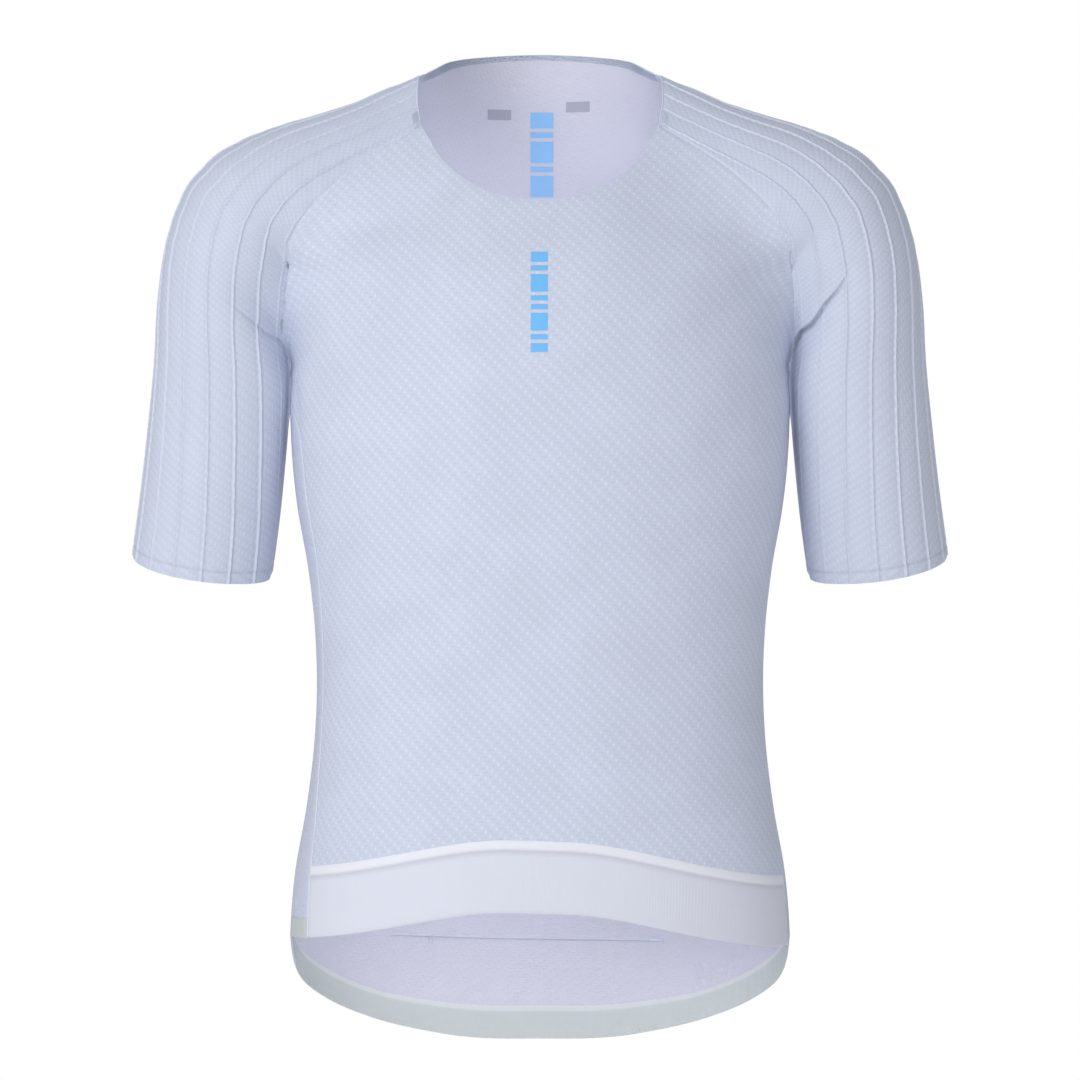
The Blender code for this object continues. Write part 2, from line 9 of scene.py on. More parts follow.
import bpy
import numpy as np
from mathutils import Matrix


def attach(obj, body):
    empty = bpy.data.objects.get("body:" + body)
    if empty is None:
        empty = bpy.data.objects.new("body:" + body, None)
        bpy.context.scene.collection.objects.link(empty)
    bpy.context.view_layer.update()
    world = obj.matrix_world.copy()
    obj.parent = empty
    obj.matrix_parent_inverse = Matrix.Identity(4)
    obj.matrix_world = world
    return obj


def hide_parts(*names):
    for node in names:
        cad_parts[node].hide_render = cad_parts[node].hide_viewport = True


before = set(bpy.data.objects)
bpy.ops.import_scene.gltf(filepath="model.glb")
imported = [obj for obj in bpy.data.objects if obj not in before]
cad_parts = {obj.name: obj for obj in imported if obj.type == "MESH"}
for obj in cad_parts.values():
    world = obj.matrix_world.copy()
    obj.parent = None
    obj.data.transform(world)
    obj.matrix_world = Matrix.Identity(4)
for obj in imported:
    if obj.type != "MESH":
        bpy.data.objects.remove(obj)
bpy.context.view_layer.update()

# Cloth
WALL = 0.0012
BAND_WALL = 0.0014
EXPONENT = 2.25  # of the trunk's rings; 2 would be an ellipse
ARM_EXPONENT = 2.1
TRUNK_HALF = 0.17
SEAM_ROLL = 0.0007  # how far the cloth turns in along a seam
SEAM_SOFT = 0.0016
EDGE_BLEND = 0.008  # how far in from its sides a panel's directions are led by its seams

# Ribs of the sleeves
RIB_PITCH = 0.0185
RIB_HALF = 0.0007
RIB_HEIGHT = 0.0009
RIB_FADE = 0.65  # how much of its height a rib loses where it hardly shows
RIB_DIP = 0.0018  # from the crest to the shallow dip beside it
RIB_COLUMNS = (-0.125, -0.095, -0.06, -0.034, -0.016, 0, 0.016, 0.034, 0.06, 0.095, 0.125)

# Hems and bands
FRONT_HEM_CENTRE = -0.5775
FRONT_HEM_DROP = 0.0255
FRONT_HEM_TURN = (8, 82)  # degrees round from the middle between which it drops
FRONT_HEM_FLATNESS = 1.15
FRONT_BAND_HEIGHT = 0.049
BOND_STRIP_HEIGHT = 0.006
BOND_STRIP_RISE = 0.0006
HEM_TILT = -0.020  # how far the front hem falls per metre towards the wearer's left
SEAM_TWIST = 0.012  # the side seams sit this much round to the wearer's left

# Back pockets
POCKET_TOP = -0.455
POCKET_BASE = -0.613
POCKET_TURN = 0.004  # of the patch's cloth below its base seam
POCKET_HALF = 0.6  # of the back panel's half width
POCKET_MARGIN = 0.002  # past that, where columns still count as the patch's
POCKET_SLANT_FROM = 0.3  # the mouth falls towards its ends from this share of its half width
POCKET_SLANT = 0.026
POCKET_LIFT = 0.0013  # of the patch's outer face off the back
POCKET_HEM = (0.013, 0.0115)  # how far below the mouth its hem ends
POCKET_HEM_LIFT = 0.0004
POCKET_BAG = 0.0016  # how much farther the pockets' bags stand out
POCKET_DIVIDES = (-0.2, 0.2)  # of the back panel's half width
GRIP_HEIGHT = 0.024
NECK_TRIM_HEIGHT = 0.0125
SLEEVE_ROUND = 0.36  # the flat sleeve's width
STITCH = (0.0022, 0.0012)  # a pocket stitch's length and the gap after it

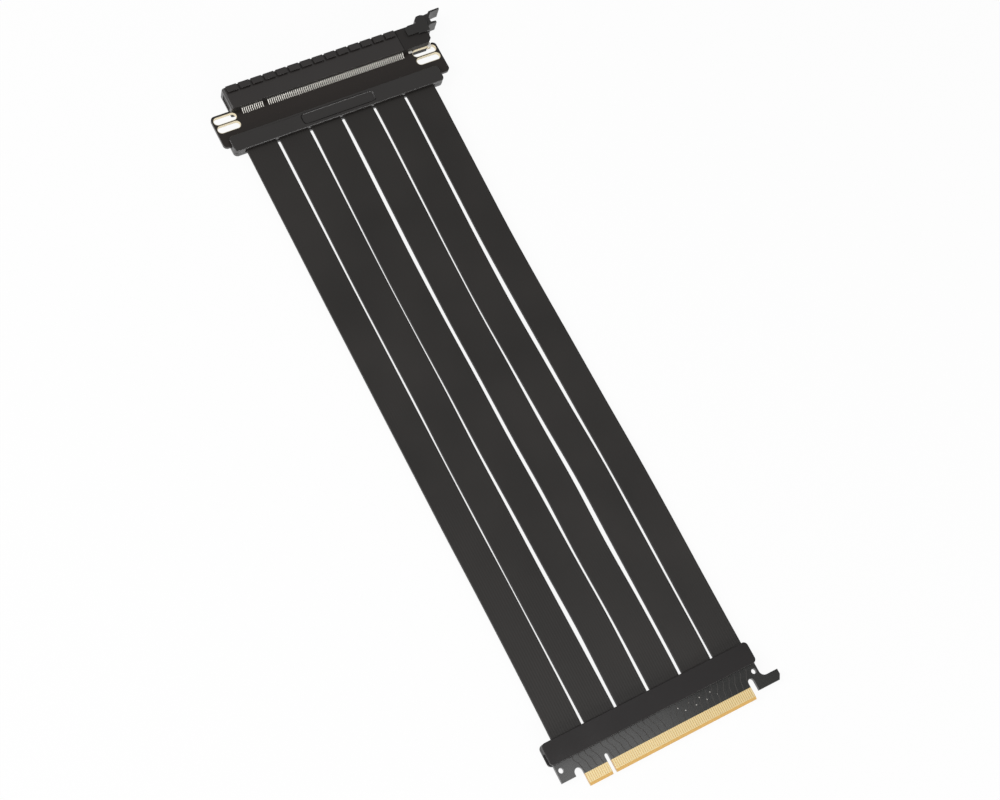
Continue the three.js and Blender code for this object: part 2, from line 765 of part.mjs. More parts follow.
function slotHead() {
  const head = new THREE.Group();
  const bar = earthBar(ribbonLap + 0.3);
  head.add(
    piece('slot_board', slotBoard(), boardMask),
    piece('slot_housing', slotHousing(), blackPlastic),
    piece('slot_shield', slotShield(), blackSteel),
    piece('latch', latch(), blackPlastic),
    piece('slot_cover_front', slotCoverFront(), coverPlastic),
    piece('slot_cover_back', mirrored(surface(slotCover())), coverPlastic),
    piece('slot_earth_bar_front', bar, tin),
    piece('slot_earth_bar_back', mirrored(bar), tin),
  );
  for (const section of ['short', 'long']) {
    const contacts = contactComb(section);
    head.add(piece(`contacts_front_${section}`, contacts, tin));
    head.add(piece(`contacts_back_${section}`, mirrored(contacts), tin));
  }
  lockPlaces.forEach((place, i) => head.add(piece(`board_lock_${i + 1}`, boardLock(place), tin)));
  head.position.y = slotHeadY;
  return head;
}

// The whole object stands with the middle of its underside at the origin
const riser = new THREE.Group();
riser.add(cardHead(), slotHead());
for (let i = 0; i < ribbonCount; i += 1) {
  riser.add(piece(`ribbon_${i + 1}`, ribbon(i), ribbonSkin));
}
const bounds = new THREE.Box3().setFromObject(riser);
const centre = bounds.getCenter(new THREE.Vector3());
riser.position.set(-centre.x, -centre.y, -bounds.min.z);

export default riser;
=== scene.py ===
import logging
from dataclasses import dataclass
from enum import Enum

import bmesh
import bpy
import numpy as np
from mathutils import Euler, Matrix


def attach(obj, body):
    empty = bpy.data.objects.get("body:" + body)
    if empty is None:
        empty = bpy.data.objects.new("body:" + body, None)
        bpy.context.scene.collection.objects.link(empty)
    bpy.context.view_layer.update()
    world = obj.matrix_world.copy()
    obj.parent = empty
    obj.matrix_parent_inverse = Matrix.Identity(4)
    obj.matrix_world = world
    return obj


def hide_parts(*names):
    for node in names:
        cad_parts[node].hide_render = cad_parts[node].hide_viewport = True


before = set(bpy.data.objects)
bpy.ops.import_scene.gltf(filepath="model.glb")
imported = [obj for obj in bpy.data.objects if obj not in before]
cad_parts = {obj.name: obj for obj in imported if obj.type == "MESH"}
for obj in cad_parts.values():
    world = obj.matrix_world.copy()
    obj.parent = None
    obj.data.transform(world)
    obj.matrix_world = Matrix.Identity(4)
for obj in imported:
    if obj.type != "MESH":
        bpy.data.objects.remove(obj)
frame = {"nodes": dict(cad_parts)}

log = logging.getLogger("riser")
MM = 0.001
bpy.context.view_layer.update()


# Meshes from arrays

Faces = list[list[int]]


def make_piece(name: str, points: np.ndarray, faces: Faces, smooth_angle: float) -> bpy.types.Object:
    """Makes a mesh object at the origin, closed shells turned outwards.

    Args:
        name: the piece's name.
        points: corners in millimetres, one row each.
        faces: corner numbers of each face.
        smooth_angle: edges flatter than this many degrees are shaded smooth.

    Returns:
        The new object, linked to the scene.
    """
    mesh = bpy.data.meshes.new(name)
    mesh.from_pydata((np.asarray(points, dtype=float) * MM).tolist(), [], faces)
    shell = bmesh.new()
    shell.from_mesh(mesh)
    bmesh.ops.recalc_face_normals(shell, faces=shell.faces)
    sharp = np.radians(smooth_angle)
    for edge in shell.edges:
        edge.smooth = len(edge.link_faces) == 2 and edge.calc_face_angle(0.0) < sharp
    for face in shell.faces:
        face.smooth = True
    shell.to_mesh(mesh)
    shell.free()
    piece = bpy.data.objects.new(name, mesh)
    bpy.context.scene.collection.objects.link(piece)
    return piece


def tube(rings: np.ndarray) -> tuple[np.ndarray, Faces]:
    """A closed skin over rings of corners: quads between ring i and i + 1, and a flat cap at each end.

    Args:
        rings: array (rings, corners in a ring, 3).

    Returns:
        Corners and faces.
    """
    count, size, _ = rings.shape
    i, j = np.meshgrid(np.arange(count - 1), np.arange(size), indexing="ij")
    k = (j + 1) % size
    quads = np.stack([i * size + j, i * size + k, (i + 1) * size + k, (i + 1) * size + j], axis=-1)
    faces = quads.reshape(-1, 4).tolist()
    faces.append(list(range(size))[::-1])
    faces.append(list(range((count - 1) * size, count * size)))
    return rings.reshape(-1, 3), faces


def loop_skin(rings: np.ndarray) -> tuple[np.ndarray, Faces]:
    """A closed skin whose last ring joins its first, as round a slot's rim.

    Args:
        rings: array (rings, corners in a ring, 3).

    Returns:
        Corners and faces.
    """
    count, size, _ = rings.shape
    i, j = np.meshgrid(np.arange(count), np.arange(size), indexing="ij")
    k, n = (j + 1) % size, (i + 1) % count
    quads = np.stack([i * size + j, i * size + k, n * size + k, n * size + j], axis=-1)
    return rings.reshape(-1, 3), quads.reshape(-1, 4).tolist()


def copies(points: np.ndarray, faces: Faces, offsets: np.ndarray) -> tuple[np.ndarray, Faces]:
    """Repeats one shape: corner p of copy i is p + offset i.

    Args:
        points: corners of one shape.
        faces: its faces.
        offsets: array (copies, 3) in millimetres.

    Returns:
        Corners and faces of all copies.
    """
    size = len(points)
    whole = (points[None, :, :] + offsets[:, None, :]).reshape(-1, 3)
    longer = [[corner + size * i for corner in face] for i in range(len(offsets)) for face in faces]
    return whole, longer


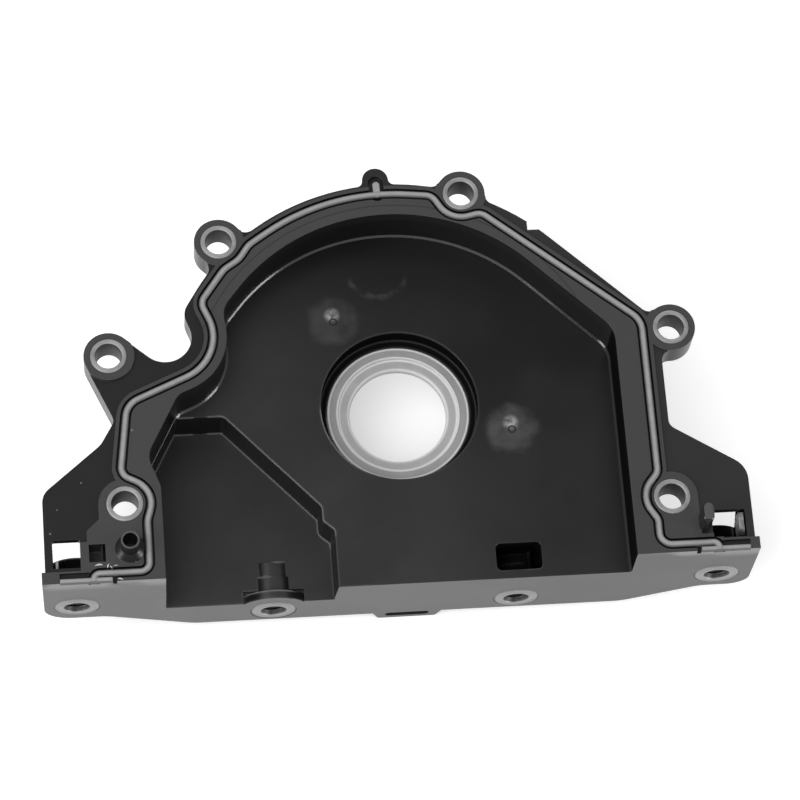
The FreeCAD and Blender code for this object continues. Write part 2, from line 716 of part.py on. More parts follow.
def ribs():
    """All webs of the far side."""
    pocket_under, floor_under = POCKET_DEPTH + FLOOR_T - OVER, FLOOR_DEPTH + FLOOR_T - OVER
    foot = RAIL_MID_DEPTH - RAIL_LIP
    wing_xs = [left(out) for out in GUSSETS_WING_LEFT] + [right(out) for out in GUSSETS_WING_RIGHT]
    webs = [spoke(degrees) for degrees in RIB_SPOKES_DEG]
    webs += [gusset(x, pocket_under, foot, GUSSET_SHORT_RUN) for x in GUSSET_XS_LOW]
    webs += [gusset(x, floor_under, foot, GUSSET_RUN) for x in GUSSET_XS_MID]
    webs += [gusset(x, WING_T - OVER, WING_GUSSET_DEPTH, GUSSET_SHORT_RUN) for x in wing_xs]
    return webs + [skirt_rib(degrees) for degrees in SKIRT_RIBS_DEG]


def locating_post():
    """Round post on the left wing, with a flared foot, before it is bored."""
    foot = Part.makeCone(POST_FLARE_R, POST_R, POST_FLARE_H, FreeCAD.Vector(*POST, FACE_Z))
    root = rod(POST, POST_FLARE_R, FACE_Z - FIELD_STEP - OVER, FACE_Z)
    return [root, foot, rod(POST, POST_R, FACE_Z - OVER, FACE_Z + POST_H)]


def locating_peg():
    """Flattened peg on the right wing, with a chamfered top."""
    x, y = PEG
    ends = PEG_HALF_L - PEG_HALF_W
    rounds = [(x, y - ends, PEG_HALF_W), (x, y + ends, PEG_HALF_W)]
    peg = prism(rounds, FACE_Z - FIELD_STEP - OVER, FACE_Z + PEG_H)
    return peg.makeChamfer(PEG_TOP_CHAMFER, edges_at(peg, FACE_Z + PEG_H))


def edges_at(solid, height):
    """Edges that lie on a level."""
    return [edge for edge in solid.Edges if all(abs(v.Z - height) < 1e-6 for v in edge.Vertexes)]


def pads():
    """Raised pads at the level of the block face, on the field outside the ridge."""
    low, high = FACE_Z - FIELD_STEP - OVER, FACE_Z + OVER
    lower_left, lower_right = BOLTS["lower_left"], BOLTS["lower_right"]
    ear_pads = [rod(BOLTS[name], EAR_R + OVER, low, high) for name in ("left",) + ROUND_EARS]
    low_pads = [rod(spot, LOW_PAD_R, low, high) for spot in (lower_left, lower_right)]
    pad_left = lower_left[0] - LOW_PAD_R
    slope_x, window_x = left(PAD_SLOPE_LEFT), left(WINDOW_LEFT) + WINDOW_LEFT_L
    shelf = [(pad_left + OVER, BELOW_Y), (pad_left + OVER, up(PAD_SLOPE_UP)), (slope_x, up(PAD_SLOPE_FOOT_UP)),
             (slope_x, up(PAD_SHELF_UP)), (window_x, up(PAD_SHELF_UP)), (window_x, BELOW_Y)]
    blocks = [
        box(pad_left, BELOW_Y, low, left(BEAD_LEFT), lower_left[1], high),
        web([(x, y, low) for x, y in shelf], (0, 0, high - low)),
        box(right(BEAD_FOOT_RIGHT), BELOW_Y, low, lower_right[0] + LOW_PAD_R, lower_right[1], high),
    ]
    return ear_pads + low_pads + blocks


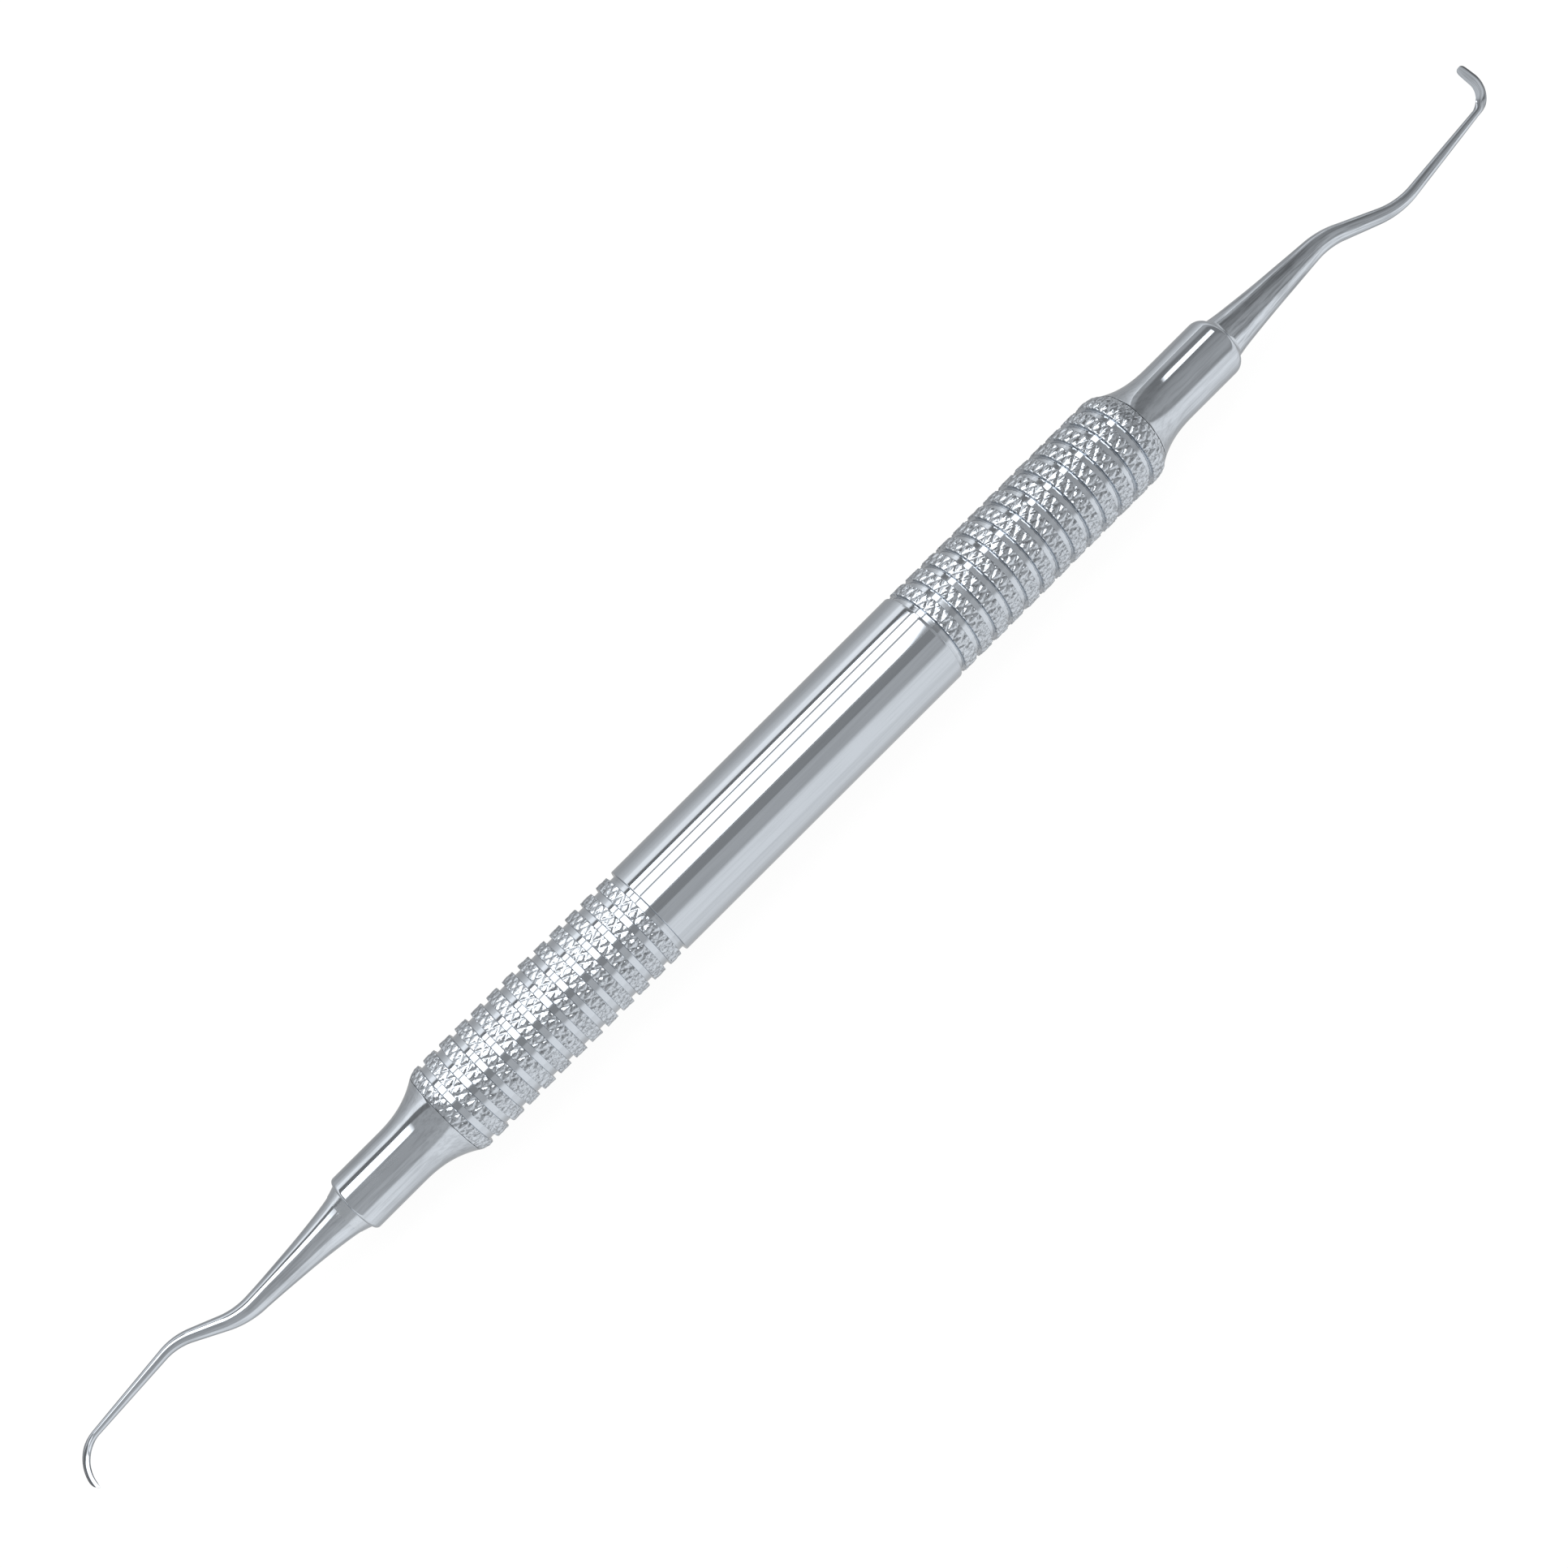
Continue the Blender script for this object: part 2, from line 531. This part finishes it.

● Problem requirements
Give again only the lines that run from the line with "underside at the origin" to the line with "# Meshes from arrays". Include both of those lines exactly as written.

● Correct answer
// The whole object stands with the middle of its underside at the origin
const riser = new THREE.Group();
riser.add(cardHead(), slotHead());
for (let i = 0; i < ribbonCount; i += 1) {
  riser.add(piece(`ribbon_${i + 1}`, ribbon(i), ribbonSkin));
}
const bounds = new THREE.Box3().setFromObject(riser);
const centre = bounds.getCenter(new THREE.Vector3());
riser.position.set(-centre.x, -centre.y, -bounds.min.z);

export default riser;
=== scene.py ===
import logging
from dataclasses import dataclass
from enum import Enum

import bmesh
import bpy
import numpy as np
from mathutils import Euler, Matrix


def attach(obj, body):
    empty = bpy.data.objects.get("body:" + body)
    if empty is None:
        empty = bpy.data.objects.new("body:" + body, None)
        bpy.context.scene.collection.objects.link(empty)
    bpy.context.view_layer.update()
    world = obj.matrix_world.copy()
    obj.parent = empty
    obj.matrix_parent_inverse = Matrix.Identity(4)
    obj.matrix_world = world
    return obj


def hide_parts(*names):
    for node in names:
        cad_parts[node].hide_render = cad_parts[node].hide_viewport = True


before = set(bpy.data.objects)
bpy.ops.import_scene.gltf(filepath="model.glb")
imported = [obj for obj in bpy.data.objects if obj not in before]
cad_parts = {obj.name: obj for obj in imported if obj.type == "MESH"}
for obj in cad_parts.values():
    world = obj.matrix_world.copy()
    obj.parent = None
    obj.data.transform(world)
    obj.matrix_world = Matrix.Identity(4)
for obj in imported:
    if obj.type != "MESH":
        bpy.data.objects.remove(obj)
frame = {"nodes": dict(cad_parts)}

log = logging.getLogger("riser")
MM = 0.001
bpy.context.view_layer.update()


# Meshes from arrays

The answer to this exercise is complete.